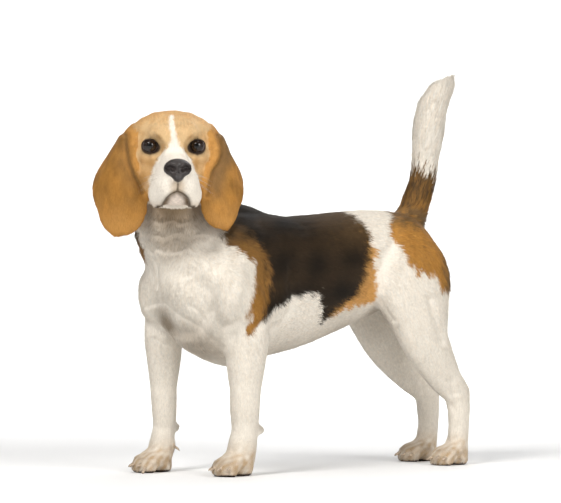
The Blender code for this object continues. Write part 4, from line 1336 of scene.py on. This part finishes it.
def claw_material():
    """Horn, streaked darker and paler along its grain."""
    nodes = Nodes("claw_horn", 0.38, specular=0.45, coat=0.1)
    hue = colours()["claw"]
    grain = nodes.noise(1.0, 3.0, stretch=(700, 260, 260))
    tone = nodes.ramp(grain, (0.30, tuple(hue * 0.55)), (0.70, tuple(hue * 1.45)))
    nodes.tint(tone)
    nodes.bump(grain, 0.3, 0.0003)
    return nodes.material


def whisker_material():
    """Stiff pale hair, darker in places."""
    nodes = Nodes("whisker", 0.40, specular=0.4)
    tone = nodes.ramp(nodes.noise(90.0), (0.3, (0.30, 0.24, 0.18)), (0.7, (0.62, 0.55, 0.46)))
    nodes.tint(tone)
    return nodes.material


# ---------------------------------------------------------------- the coat


def lock_shape():
    """One lock, a slender closed spike: its root at the origin, its length along +X, its back up +Z."""
    bm = bmesh.new()
    bmesh.ops.create_cone(bm, cap_ends=True, segments=3, radius1=1, radius2=0, depth=1)
    bmesh.ops.remove_doubles(bm, verts=bm.verts, dist=1e-4)
    bm.verts.ensure_lookup_table()
    base = [vertex for vertex in bm.verts if vertex.co.z < 0]
    tip = next(vertex for vertex in bm.verts if vertex.co.z > 0)
    ridge = max(base, key=lambda vertex: vertex.co.y)
    for vertex in base:
        vertex.co = (0, math.copysign(0.5, vertex.co.x) if vertex is not ridge else 0, 0)
    ridge.co.z = 1
    tip.co = (1, 0, 0)
    bmesh.ops.recalc_face_normals(bm, faces=bm.faces)
    bmesh.ops.triangulate(bm, faces=bm.faces)
    shape = np.array([vertex.co[:] for vertex in bm.verts])
    faces = np.array([[vertex.index for vertex in face.verts] for face in bm.faces])
    bm.free()
    return shape, faces


def scatter(rows, triangles, points, each, random):
    """Roots spread evenly over the chosen triangles: their triangle and weights at its corners.

    each is the skin area that one lock stands for."""
    corners = points[triangles[rows]]
    area = np.linalg.norm(np.cross(corners[:, 1] - corners[:, 0], corners[:, 2] - corners[:, 0]), axis=1) / 2
    wanted = np.floor(area / each[rows] + random.random(len(rows))).astype(int)
    chosen = np.repeat(rows, wanted)
    a, b = random.random((2, len(chosen)))
    over = a + b > 1
    a[over], b[over] = 1 - a[over], 1 - b[over]
    return chosen, np.stack([1 - a - b, a, b], axis=1)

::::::

What to produce: Print out the whole listing exactly as it appears.

Full solution:
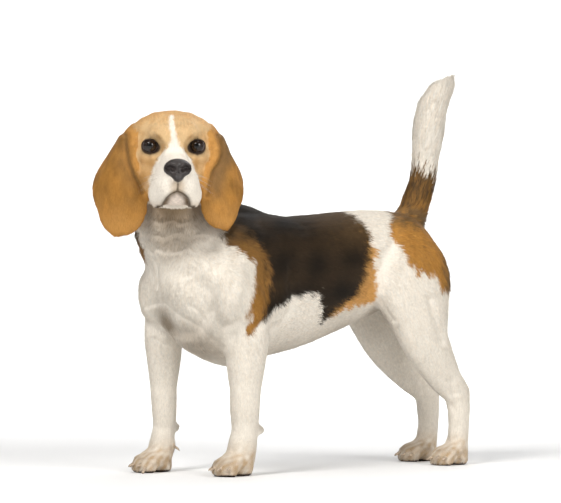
The Blender code for this object continues. Write part 4, from line 1336 of scene.py on. This part finishes it.
def claw_material():
    """Horn, streaked darker and paler along its grain."""
    nodes = Nodes("claw_horn", 0.38, specular=0.45, coat=0.1)
    hue = colours()["claw"]
    grain = nodes.noise(1.0, 3.0, stretch=(700, 260, 260))
    tone = nodes.ramp(grain, (0.30, tuple(hue * 0.55)), (0.70, tuple(hue * 1.45)))
    nodes.tint(tone)
    nodes.bump(grain, 0.3, 0.0003)
    return nodes.material


def whisker_material():
    """Stiff pale hair, darker in places."""
    nodes = Nodes("whisker", 0.40, specular=0.4)
    tone = nodes.ramp(nodes.noise(90.0), (0.3, (0.30, 0.24, 0.18)), (0.7, (0.62, 0.55, 0.46)))
    nodes.tint(tone)
    return nodes.material


# ---------------------------------------------------------------- the coat


def lock_shape():
    """One lock, a slender closed spike: its root at the origin, its length along +X, its back up +Z."""
    bm = bmesh.new()
    bmesh.ops.create_cone(bm, cap_ends=True, segments=3, radius1=1, radius2=0, depth=1)
    bmesh.ops.remove_doubles(bm, verts=bm.verts, dist=1e-4)
    bm.verts.ensure_lookup_table()
    base = [vertex for vertex in bm.verts if vertex.co.z < 0]
    tip = next(vertex for vertex in bm.verts if vertex.co.z > 0)
    ridge = max(base, key=lambda vertex: vertex.co.y)
    for vertex in base:
        vertex.co = (0, math.copysign(0.5, vertex.co.x) if vertex is not ridge else 0, 0)
    ridge.co.z = 1
    tip.co = (1, 0, 0)
    bmesh.ops.recalc_face_normals(bm, faces=bm.faces)
    bmesh.ops.triangulate(bm, faces=bm.faces)
    shape = np.array([vertex.co[:] for vertex in bm.verts])
    faces = np.array([[vertex.index for vertex in face.verts] for face in bm.faces])
    bm.free()
    return shape, faces


def scatter(rows, triangles, points, each, random):
    """Roots spread evenly over the chosen triangles: their triangle and weights at its corners.

    each is the skin area that one lock stands for."""
    corners = points[triangles[rows]]
    area = np.linalg.norm(np.cross(corners[:, 1] - corners[:, 0], corners[:, 2] - corners[:, 0]), axis=1) / 2
    wanted = np.floor(area / each[rows] + random.random(len(rows))).astype(int)
    chosen = np.repeat(rows, wanted)
    a, b = random.random((2, len(chosen)))
    over = a + b > 1
    a[over], b[over] = 1 - a[over], 1 - b[over]
    return chosen, np.stack([1 - a - b, a, b], axis=1)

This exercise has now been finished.